Una volta superata tale agonia, il Gesù della Passione, nel Vangelo di Luca, diventa, sulla croce, non più un disgraziato abbandonato anche da Dio, ma un potente intercessione e un garante della salvezza. Egli chiede al Padre il perdono dei responsabili della sua uccisione, vivendo così Lui, in prima persona, l'invito fatto ai discepoli di amare anche i propri nemici, pregando per loro (cfr. Lc 6,27-28).
Poi assicura il paradiso al ladrone. Quest'uomo constata la condivisione della sua condizione di condanna da parte di colui che «non ha fatto nulla di male», e questo lo apre alla fede in Gesù: «Gesù (nessuno, in tutto il Vangelo di Luca, lo chiama con il suo solo nome), ricordati di me quando entrerai nel tuo regno». La fede non è una conquista: è essere riconquistati dalla condivisione dei nostri mali da parte del Signore. Cosicché non c'è uomo che possa dire che Dio è lontano da lui. A quell'uomo Gesù garantisce che, in quello stesso giorno (!), Egli trasfigurerà quella loro compagnia: poiché Dio ha raggiunto l'uomo (sulla croce), allora l'uomo potrà raggiungere Dio (in paradiso). «Oggi sarai con me nel paradiso»: l'accento cade sul «con me». È questo il paradiso: stare in relazione piena, umanissima con Gesù.

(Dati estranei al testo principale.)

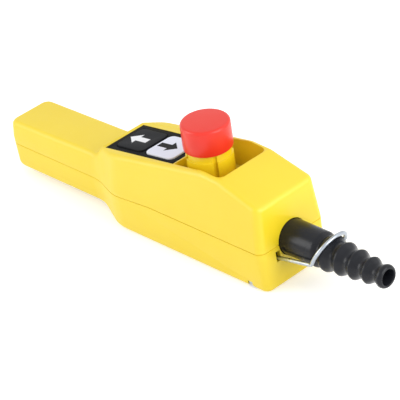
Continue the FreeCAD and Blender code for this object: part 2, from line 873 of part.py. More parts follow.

Infine, sempre sulla croce, Gesù si consegna al Padre. Non è solo un sentimento di abbandono fiducioso, ma è piena accettazione del disegno di salvezza di Dio, che sa trasformare la volontà di male degli uomini in opera divina di bene. Così Gesù ha dato all'atto del suo morire il valore di rimettere se stesso al Padre: è morto perché ha donato la propria vita, prima che la morte gliela strappasse.

 

Gesù contemplato. Luca dice che la folla «stava a vedere questo spettacolo»: in greco è il termine della contemplazione. Il dramma di un Dio che muore come i peggiori sventurati fra gli uomini è la vera contemplazione cristiana. Quello che fonda una vera passione per l'uomo, ove contemplare la Passione di Dio.